NO 18. I have created some major misunderstandings by not listening.
In the course of a soul having a human experience, it is almost guaranteed that we all have done this at one point or another. The first step you can take in insuring you do not create this situation again is to realize that you can avoid major misunderstanding by listening better. The second step is to practice quality listening.
YES 19. I am willing to change my opinions and beliefs after receiving someone else’s thoughts based on their experiences.
If you are really listening objectively your thoughts and feelings will occasionally change. Take notice of how often, if ever, you actually do this. We all say we are open to change, but are our actions backing up our lip service? Change and flexibility are the keys to entrepreneurial success. Are you as open to change as you perceive you are, or are you subconsciously moving through life open only to the information that reinforces your existing beliefs and opinions?

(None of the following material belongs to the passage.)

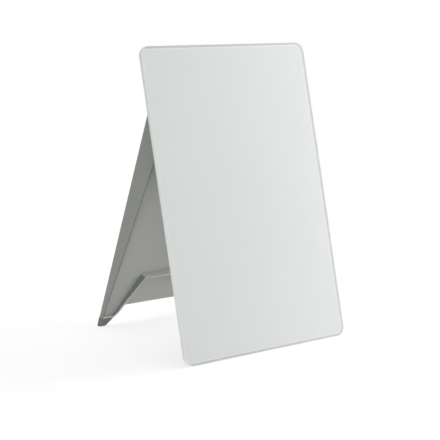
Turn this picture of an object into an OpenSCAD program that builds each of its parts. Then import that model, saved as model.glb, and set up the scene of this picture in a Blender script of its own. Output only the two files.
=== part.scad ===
// Desk whiteboard easel: a steel-backed glass writing board that stands on the desk
// and leans back on a fold-out moulded leg. The desk is z = 0, the writing face looks
// towards -Y, and x = 0 is the middle of the board. Sizes are in millimetres.

/* [Writing board] */
// Width of the glass
board_w = 216; // [190:1:260]
// Height of the glass, measured up its own face
board_h = 297; // [280:1:360]
// Radius of the four corners of the glass
board_r = 10; // [5:0.5:16]
// Thickness of the glass
glass_t = 4; // [3:0.5:6]
// Width of the small bevel ground round the writing face
bevel_w = 0.8; // [0.4:0.1:3]
// Depth of that bevel at the edge of the glass
bevel_d = 0.6; // [0.3:0.1:1]
// Height of the lower edge of the glass above the desk
glass_lift = 0.5; // [0.3:0.1:1.5]
// Angle that the board leans back from upright
lean = 16; // [13:0.5:19]

/* [Backing] */
// Thickness of the steel sheet that magnets hold on to
steel_t = 0.4; // [0.3:0.1:0.8]
// Distance from the edge of the glass to the edge of the steel sheet
steel_margin = 5; // [4:0.5:8]
// Thickness of the foam tape between the steel sheet and the back cover
tape_t = 0.6; // [0.4:0.1:1.2]
// Width of each strip of foam tape
tape_w = 16; // [10:1:18]
// Number of tape strips
tape_count = 4; // [3:1:5]
// Distance that the ends of the tape keep from the ends of the back cover
tape_end = 6; // [4:0.5:12]

/* [Back cover] */
// Overall thickness of the back cover
cover_t = 4.5; // [4:0.5:7]
// Thickness of its rear skin
cover_skin = 1.8; // [1.2:0.1:2.2]
// Distance from the edge of the glass to the sides and top of the cover
cover_margin = 10; // [8:0.5:14]
// Distance from the lower edge of the glass to the lower edge of the cover
cover_low = 4; // [3:0.5:6]
// Radius of the corners of the cover
cover_r = 5; // [3:0.5:8]
// Thickness of the stiffening ribs inside the cover
cover_rib = 1.6; // [1.2:0.1:2.4]
// Number of pockets up the cover
cover_rows = 6; // [4:1:8]

/* [Leg] */
// Distance from each side of the glass to the leg's side wall
leg_inset = 32; // [27:1:43]
// Angle of the leg's rear face from upright, with the leg open
leg_lean = 16; // [13:0.5:19]
// Angle between the leg's rear face and the rim of its side walls
wedge = 6; // [5:0.5:7]
// Wall thickness of the leg
leg_wall = 2; // [1.6:0.1:2.6]
// Thickness of the leg's top wall
leg_top_wall = 3; // [2:0.5:4]
// Distance that the leg runs on above its hinge
leg_top = 34; // [28:1:40]
// Depth of the side walls at the sole of the foot
foot_depth = 3.4; // [3.2:0.1:4.5]
// Width of each foot at the sole
foot_w = 7; // [6:0.5:9]
// Height of the arch between the feet
arch_h = 19.5; // [16:0.5:26]
// Slope of the arch's sides
arch_slope = 45; // [40:1:50]
// Height of the long cross rib above the sole
rib_h = 52.5; // [46:0.5:62]
// Thickness of the ribs
rib_t = 2; // [1.6:0.1:2.4]
// Distance from the side of the leg to the corner of the cross rib
rib_corner = 41; // [36:0.5:48]

/* [Rubber boots] */
// Height of a boot up the foot
boot_h = 8.5; // [7:0.5:10]
// Thickness of the rubber under the foot
boot_sole = 1.8; // [1.5:0.1:2.5]
// Thickness of the rubber round the foot
boot_skin = 0.9; // [0.7:0.1:1]
// Distance that a boot stands out from the leg
boot_out = 0.3; // [0.2:0.1:0.6]
// Thickness of a boot from back to front
boot_depth = 4.5; // [4.3:0.1:5.4]
// Chamfer at the lower rear edge of a boot
boot_chamfer = 1; // [0.6:0.1:1.4]

/* [Hinge] */
// Distance of the hinge axis below the top of the board
hinge_drop = 61; // [51:1:77]
// Distance of the hinge axis behind the back cover
hinge_h = 13; // [12.5:0.1:14.5]
// Diameter of the hinge pins
pin_d = 4; // [3:0.5:5]
// Running clearance round the pins
pin_clear = 0.05; // [0.03:0.01:0.1]
// Diameter of a pin's head
pin_head_d = 8; // [7.5:0.5:9]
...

NO 20. My listening skills have improved in the last 5 years.
Assessing Your Score
Most people are amazed when confronted with this question. While most of us have improved in many areas, listening generally is not one of them.
Now… look back over your answers and assess where you are.
If you answered 18‐20 statements correctly, you have developed excellent listening habits.
If you answered 14‐17 statements correctly, you have developed good listening habits.
If you answered 11‐13 statements correctly, you have developed fair listening habits.
If you answered 10 or fewer statements correctly… your listening habits require your immediate focus and attention to become more empowering.
No matter what your score, everyone has the ability to listen effectively.
One way to consistently challenge yourself to improve your listening aptitude is during every conversation ask yourself, “Am I learning anything?”
If you are not learning new information about the other person, you are talking too much and listening too little.